Anyway, at some stage in your pre-purchase phase it will probably dawn on you that money buys you options, which is a good thing, but getting your head around the number of available choices can result in agonising bouts of indecision.
Don't worry, we're going to break down your prospective bass purchase into some manageable chunks.
Factory-built vs custom shop vs single luthier
Why settle for a factory-built bass when you could be playing a custom shop model, or better still, a unique instrument from a single luthier?
A quick Google will reward you with the names of dozens, if not hundreds, of luthiers who would love to craft you a gorgeous bass. Some will be famous names with incredible bodies of work behind them, while others will be less well known. Employing the former will almost certainly mean a long wait of many months or even years, while commissioning the latter involves a degree of risk.
A universal issue with small-scale luthier businesses is that they're unable to hold the huge range of quality tonewoods that bigger brands such as Fender do. They just don't have the buying power or the storage facilities.
It's for these reasons that we haven't included truly small-scale builders in this guide. That's not to say that many of them don't produce incredible instruments, they do.

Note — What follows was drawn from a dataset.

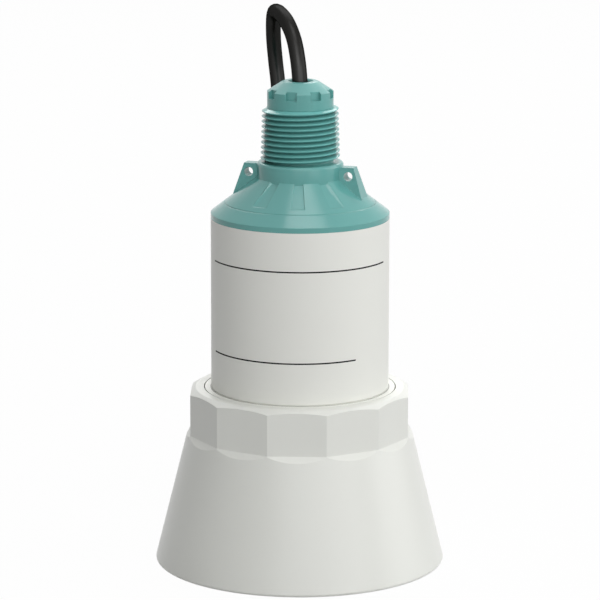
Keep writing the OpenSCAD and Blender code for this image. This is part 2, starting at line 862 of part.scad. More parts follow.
// A strap drawn round the turns, with its locking head on top
module cable_tie() {
    corner = 1.4;
    inner_x = sqrt(coil_inner_r ^ 2 - (tie_w / 2) ^ 2) - 0.03;
    outer = [
        [coil_inner_r, 0], [coil_outer_r, 0],
        [coil_outer_r + tie_t, tie_t], [coil_outer_r + tie_t, coil_step_z],
        [coil_outer_r - cable_d + corner, coil_top_z + tie_t],
        [coil_inner_r + cable_d - corner, coil_top_z + tie_t],
        [inner_x - tie_t, coil_step_z], [inner_x - tie_t, tie_t]
    ];
    inner = [
        [inner_x, coil_foot_z], [coil_outer_r, coil_foot_z],
        [coil_outer_r, coil_step_z - eps],
        [coil_outer_r - cable_d + corner / 2, coil_top_z],
        [coil_inner_r + cable_d - corner / 2, coil_top_z],
        [inner_x, coil_step_z - eps]
    ];
    translate([0, tie_w / 2, 0]) rotate([90, 0, 0]) linear_extrude(tie_w) difference() {
        polygon(outer);
        polygon(inner);
    }
    translate([coil_mid_r - 3, -tie_w / 2 - 1, coil_top_z]) cube([6, tie_w + 2, tie_head_h]);
}

module cable_ties() {
    color([0.08, 0.08, 0.08])
    translate([coil_pos[0], coil_pos[1], 0])
        for (a = tie_angles) rotate([0, 0, a]) cable_tie();
}

module cable_tail() {
    steps = 5;
    span = tail_angles[1] - tail_angles[0];
    color([0.06, 0.06, 0.06])
    swept([
        for (i = [0 : steps]) coil_point(tail_r, tail_angles[0] + span * i / steps, tail_z),
        tail_end
    ], cable_r, 12);
}

// Turns what stands along Z so that it points along the coil at an angle
module along(angle) {
    rotate([0, 0, angle + 90]) rotate([0, 90, 0]) children();
}

module end_cap() {
    color([0.05, 0.05, 0.05])
    translate(tail_end) along(tail_way) turned([
        [0, 0],
        [cable_r, 0],
        [cable_r, end_cap_h - 3],
        [cable_r - 0.6, end_cap_h],
        [0, end_cap_h]
    ]);
}

// Radius at which a core's ferrule starts: 0 is the inner core, 1 the outer one
function ferrule_start_r(which) = ferrule_inner_r + which * (2 * ferrule_r + 0.3);
function ferrule_point(which) =
    coil_point(ferrule_start_r(which), ferrule_angle, coil_step_z + ferrule_r)
    + ferrule_run * coil_way(ferrule_way);

// One stripped core, out of the end cap and on along the gap, to its ferrule
module lead(which) {
    rest_r = lead_inner_r + which * (core_d + lead_gap);
    across = (2 * which - 1) * (core_d + 2 * lead_gap) / 2;
    cap_end = tail_end + end_cap_h * coil_way(tail_way)
        + across * [cos(tail_way), sin(tail_way), 0];
    swept([
        cap_end,
        cap_end + 2 * coil_way(tail_way),
        for (a = lead_angles) coil_point(rest_r, a, lead_z),
        ferrule_point(which) - ferrule_run * coil_way(ferrule_way),
        ferrule_point(which)
    ], core_d / 2, 8);
}

module lead_brown() {
    color([0.35, 0.18, 0.08]) lead(0);
}

module lead_blue() {
    color([0.1, 0.25, 0.6]) lead(1);
}

// Crimped ferrules: a collar on each core and a bare pin beyond it
module lead_ferrules() {
    color([0.75, 0.75, 0.78])
    for (which = [0, 1]) translate(ferrule_point(which)) along(ferrule_way) union() {
        cylinder(r = ferrule_r, h = ferrule_h, $fn = 32);
        cylinder(r = ferrule_pin_r, h = ferrule_h + ferrule_pin_h, $fn = 24);
    }
}

hood();
hood_gasket();
antenna_base();
lens();
base_o_ring();
feed_horn();
radar_board();
radar_chip();
board_pillars();
board_screws();
board_header();
housing();
main_board();
processor();
capacitors();
supply_choke();
terminal_block();
core_brown();
core_blue();
head_cap();
cap_o_ring();
cable_seal();
slip_ring();
gland_nut();
cable();
cable_coil();
cable_ties();
cable_tail();
end_cap();
lead_brown();
lead_blue();
lead_ferrules();
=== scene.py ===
"""Radar level transmitter: its looks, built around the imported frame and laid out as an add-on.

Every size is in metres, in the frame's own axes: +Z up along the device, the lugs along X.
Each operator builds or finishes one piece or one group of like pieces.
"""

import math

import bmesh
import bpy
from bpy.props import FloatProperty, FloatVectorProperty, IntProperty, PointerProperty
from mathutils import Matrix, Vector


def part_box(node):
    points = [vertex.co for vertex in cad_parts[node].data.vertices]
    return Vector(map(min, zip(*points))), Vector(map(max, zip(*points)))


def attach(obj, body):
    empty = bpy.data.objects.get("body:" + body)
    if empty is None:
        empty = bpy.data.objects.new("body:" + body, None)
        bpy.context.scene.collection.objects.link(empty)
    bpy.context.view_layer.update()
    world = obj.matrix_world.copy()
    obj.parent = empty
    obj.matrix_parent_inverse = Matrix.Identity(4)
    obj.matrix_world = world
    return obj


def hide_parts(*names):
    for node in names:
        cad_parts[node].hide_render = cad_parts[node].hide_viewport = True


bl_info = {
    "name": "Radar level transmitter",
    "version": (1, 0, 0),
    "blender": (4, 5, 0),
    "location": "3D View > Sidebar > Transmitter",
    "description": "Builds the looks of a compact radar level transmitter around its frame",
    "category": "Object",
}

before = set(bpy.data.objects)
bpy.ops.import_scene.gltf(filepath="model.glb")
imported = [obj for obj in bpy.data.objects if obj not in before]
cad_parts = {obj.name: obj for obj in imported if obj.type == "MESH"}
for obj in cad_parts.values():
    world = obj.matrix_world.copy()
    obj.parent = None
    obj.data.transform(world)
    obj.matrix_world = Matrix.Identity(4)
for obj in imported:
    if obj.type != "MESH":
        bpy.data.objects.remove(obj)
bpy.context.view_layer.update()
MM = 0.001


# ---- what a user would change ----


def length(name, description, default, **limits):
    return FloatProperty(
        name=name, description=description, default=default, unit="LENGTH", precision=5, **limits
    )


def colour(name, description, default):
    return FloatVectorProperty(
        name=name, description=description, default=default, subtype="COLOR", size=3, min=0, max=1
    )


class TransmitterSizes(bpy.types.PropertyGroup):
    """Sizes of what is built on the frame."""

    cable_d: length("Cable diameter", "Diameter of the cable's jacket", 6.5 * MM)
    core_d: length("Core diameter", "Diameter of each core of the cable", 1.8 * MM)
    coil_inner: length("Coil inner radius", "Radius of the innermost turns", 26 * MM)
    coil_layers: IntProperty(
        name="Coil layers", description="Full layers of turns in the coil", default=5
    )
    tie_width: length("Tie width", "Width of each cable tie", 3.6 * MM)
    tie_thickness: length("Tie thickness", "Thickness of each cable tie", 1.1 * MM)
    line_width: length("Printed line", "Width of the printed lines on the housing", 0.6 * MM)
    upper_line_z: length("Upper line", "Height of the upper printed line", 132.07 * MM)
    lower_line_z: length("Lower line", "Height of the lower printed line", 93.45 * MM)


class TransmitterColours(bpy.types.PropertyGroup):
    """Colours of the finishes."""

    teal: colour("Teal", "Moulded head cap and gland nut", (0.134, 0.400, 0.378))
    white: colour("White", "Housing and antenna base", (0.862, 0.868, 0.822))
    hood: colour("Hood", "Turned and milled hood", (0.830, 0.840, 0.795))
    lens: colour("Lens", "Antenna lens", (0.860, 0.860, 0.840))
    jacket: colour("Jacket", "Cable jacket", (0.007, 0.0068, 0.0056))
    rubber: colour("Rubber", "Seals", (0.020, 0.020, 0.020))
    board: colour("Board", "Solder mask on the boards", (0.012, 0.130, 0.050))
    ink: colour("Ink", "Printed lines", (0.010, 0.010, 0.009))


def sizes():
    return bpy.context.scene.transmitter_sizes


def colours():
    return bpy.context.scene.transmitter_colours


# ---- building node trees ----


def add(tree, kind, values=None, **settings):
    """A node of a kind, with its settings, and its inputs set to values or linked to sockets."""
    made = tree.nodes.new(kind)
    for name, value in settings.items():
        setattr(made, name, value)
    for name, value in (values or {}).items():
        socket = made.inputs[name]
        if isinstance(value, bpy.types.NodeSocket):
            tree.links.new(value, socket)
        else:
            socket.default_value = value
    return made


def maths(tree, operation, *values):
    """The result of one sum on values or sockets."""
    return add(tree, "ShaderNodeMath", dict(enumerate(values)), operation=operation).outputs[0]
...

Commission a single luthier-built custom shop bass from a bigger brand and you'll also face a long wait, but you'll be dealing with a known company with better resources and, if you're lucky, superior lines of communication. Most big-brand custom shops also produce team-built stock that can be bought off the shelf, either direct or from your friendly dealer.
We've featured a few of these team-built custom shop bass guitars in this guide, such as the Hofner 500/1 Vintage 'Mersey' Violin Electric Bass Guitar and the Warwick Masterbuilt Streamer Stage 1 4.
Interestingly, one of our recommended basses is the superb Emperor 5 Standard, which despite its $6,600/£5,699 price tag is not a custom shop guitar but instead part of Fodera's less expensive Standard line. In reality, it's built to the same exacting standards as any other custom shop bass, it's just that Fodera has chosen to elevate its custom models to a higher level entirely.
The contemporary-styled Jazz Bass Ultra, which sits just below Fender's custom shop models, represents the pinnacle of Fender's mainline build. It's not a one-off, and it doesn't sport a prestigious custom shop badge, but it is generously specced, and very well screwed together. So much so, that for hectic session work we'd choose it over many of the fancier bass guitars here.
Custom shop or not, any bass retailing for over $/£2,000 should be faultless.
Vintage vs contemporary
There's something rather magical about owning a bass like a Ricky 4000 series, or a Macca-style Hofner. We don't know whether it's due to the vintage vibe, or the simple pleasure of playing an uncomplicated instrument, but these authentic re-releases certainly have a beguiling purity.
However, time moves on and bass guitars have become immeasurably more capable during the past few decades, mostly due to the addition of active electronics and a fifth, or even sixth, string.
You'll find that most of the bass guitars in this guide, even the Fender Jazz and the Music Man StingRay, are unashamedly contemporary. Treat yourself to the Hofner if you're a huge Beatles fan and play little else, but if it's to be your only bass then something like the Fender or the PRS will bring so much more versatility to your rig.
How many strings?
Jaco Pastorius, arguably the best bassist of all time, played a beat up old '62 Jazz bass with just four strings, which didn't seem to trouble him a bit. Of course, musical styles have moved on a bit since his tragic, untimely death in the late '80s and many metal players now favor five or six strings to get the heavy, low rumble they crave.
They're not alone, funk and jazz players are increasingly appreciating the sonic flexibility of a low B string too. Our view is that if you're investing in an expensive bass then it's a wise idea to at least explore the possibility of purchasing a five string. Metalheads should consider six.
Scale length and sizes
If you're a guitarist hankering after a bit of bass action, or you're blessed with a modest-size body that's attached to small hands, the neck of a bass guitar can appear ridiculously gargantuan. The frets will probably feel way too much of a stretch, and the whole instrument will almost certainly be excessively heavy.
The solution? A short scale bass. These have a 30" scale length, against the standard 34", which means that the frets will be closer together, the strings will be a little looser, and there's a tendency towards a warmer, smoother sound. It's likely the body will be slightly smaller and lighter too, improving balance for tiny frames.
A good example is the Hofner featured above, which has a short 30" scale length and is remarkably light. The Fender Jazz isn't particularly light, nor does it have a short scale length, but it does have a curiously narrow nut width, which makes it popular among transient guitarists moving across to the deep dark side of bass playing.
Most bass guitars are made using the same familiar tonewoods that are used to build electric guitars. Maple is popular for necks, and it, rosewood and ebony are commonly used for fingerboards. Alder and ash bodies are valued for their balanced tone, whereas mahogany is warmer to the extent it's often capped with maple to reinforce the top end.
High-end bass guitars around the $/£2,000 mark will use straight-grained, good quality tonewoods with no visible defects. Spend a little more and you'll start to find figuring beginning to creep in, culminating in beautiful AAA maple tiger-stripe tops and highly decorative necks. Spend a lot more and all sorts of exotica from Walnut to African Dibetou make an appearance.
Just remember that an expensive slab of burl wood, beautiful though it may be, won't necessarily improve the tone and definitely won't improve playability. We say, spend what you can on the neck, electrics and hardware before going too wild with fancy figuring.